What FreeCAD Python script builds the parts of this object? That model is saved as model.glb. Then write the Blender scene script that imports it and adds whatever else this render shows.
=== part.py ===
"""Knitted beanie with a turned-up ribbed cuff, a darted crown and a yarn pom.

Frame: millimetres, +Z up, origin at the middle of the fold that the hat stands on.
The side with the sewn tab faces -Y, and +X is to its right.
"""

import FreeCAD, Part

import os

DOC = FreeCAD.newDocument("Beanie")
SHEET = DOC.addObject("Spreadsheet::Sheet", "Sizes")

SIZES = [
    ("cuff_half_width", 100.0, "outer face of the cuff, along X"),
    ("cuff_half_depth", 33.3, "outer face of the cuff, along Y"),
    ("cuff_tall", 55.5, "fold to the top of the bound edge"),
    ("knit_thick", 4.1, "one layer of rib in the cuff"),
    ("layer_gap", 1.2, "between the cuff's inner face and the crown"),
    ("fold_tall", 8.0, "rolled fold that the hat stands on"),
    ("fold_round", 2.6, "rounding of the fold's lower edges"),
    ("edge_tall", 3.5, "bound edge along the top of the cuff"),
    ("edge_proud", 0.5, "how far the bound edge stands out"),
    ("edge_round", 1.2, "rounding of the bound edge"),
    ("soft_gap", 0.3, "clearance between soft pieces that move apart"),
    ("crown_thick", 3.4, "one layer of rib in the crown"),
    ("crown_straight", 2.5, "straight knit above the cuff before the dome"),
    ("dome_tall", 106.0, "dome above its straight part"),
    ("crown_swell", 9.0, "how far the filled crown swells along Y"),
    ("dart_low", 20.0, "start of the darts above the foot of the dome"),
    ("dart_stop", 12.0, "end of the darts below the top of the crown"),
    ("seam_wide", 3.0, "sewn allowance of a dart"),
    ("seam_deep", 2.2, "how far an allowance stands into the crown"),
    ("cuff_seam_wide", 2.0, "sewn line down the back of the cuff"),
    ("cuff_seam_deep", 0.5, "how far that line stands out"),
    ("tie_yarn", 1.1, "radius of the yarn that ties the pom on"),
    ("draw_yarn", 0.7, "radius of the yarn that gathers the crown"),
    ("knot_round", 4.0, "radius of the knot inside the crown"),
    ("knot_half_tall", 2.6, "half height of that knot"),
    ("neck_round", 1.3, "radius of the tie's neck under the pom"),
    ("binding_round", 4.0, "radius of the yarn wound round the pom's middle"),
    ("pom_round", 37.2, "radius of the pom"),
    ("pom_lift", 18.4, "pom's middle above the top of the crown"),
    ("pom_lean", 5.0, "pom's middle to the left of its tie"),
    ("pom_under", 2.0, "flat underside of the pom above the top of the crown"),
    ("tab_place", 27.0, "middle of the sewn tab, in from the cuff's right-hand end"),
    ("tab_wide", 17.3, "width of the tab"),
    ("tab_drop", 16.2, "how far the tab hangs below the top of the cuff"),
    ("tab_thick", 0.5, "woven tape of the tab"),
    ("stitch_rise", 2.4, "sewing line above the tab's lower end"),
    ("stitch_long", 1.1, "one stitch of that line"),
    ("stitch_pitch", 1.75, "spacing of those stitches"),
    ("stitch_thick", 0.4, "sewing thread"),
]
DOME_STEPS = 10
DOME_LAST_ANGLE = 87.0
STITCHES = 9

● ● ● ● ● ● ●

Job -
Every line above should be printed again exactly as it stands.

Complete answer -
What FreeCAD Python script builds the parts of this object? That model is saved as model.glb. Then write the Blender scene script that imports it and adds whatever else this render shows.
=== part.py ===
"""Knitted beanie with a turned-up ribbed cuff, a darted crown and a yarn pom.

Frame: millimetres, +Z up, origin at the middle of the fold that the hat stands on.
The side with the sewn tab faces -Y, and +X is to its right.
"""

import FreeCAD, Part

import os

DOC = FreeCAD.newDocument("Beanie")
SHEET = DOC.addObject("Spreadsheet::Sheet", "Sizes")

SIZES = [
    ("cuff_half_width", 100.0, "outer face of the cuff, along X"),
    ("cuff_half_depth", 33.3, "outer face of the cuff, along Y"),
    ("cuff_tall", 55.5, "fold to the top of the bound edge"),
    ("knit_thick", 4.1, "one layer of rib in the cuff"),
    ("layer_gap", 1.2, "between the cuff's inner face and the crown"),
    ("fold_tall", 8.0, "rolled fold that the hat stands on"),
    ("fold_round", 2.6, "rounding of the fold's lower edges"),
    ("edge_tall", 3.5, "bound edge along the top of the cuff"),
    ("edge_proud", 0.5, "how far the bound edge stands out"),
    ("edge_round", 1.2, "rounding of the bound edge"),
    ("soft_gap", 0.3, "clearance between soft pieces that move apart"),
    ("crown_thick", 3.4, "one layer of rib in the crown"),
    ("crown_straight", 2.5, "straight knit above the cuff before the dome"),
    ("dome_tall", 106.0, "dome above its straight part"),
    ("crown_swell", 9.0, "how far the filled crown swells along Y"),
    ("dart_low", 20.0, "start of the darts above the foot of the dome"),
    ("dart_stop", 12.0, "end of the darts below the top of the crown"),
    ("seam_wide", 3.0, "sewn allowance of a dart"),
    ("seam_deep", 2.2, "how far an allowance stands into the crown"),
    ("cuff_seam_wide", 2.0, "sewn line down the back of the cuff"),
    ("cuff_seam_deep", 0.5, "how far that line stands out"),
    ("tie_yarn", 1.1, "radius of the yarn that ties the pom on"),
    ("draw_yarn", 0.7, "radius of the yarn that gathers the crown"),
    ("knot_round", 4.0, "radius of the knot inside the crown"),
    ("knot_half_tall", 2.6, "half height of that knot"),
    ("neck_round", 1.3, "radius of the tie's neck under the pom"),
    ("binding_round", 4.0, "radius of the yarn wound round the pom's middle"),
    ("pom_round", 37.2, "radius of the pom"),
    ("pom_lift", 18.4, "pom's middle above the top of the crown"),
    ("pom_lean", 5.0, "pom's middle to the left of its tie"),
    ("pom_under", 2.0, "flat underside of the pom above the top of the crown"),
    ("tab_place", 27.0, "middle of the sewn tab, in from the cuff's right-hand end"),
    ("tab_wide", 17.3, "width of the tab"),
    ("tab_drop", 16.2, "how far the tab hangs below the top of the cuff"),
    ("tab_thick", 0.5, "woven tape of the tab"),
    ("stitch_rise", 2.4, "sewing line above the tab's lower end"),
    ("stitch_long", 1.1, "one stitch of that line"),
    ("stitch_pitch", 1.75, "spacing of those stitches"),
    ("stitch_thick", 0.4, "sewing thread"),
]
DOME_STEPS = 10
DOME_LAST_ANGLE = 87.0
STITCHES = 9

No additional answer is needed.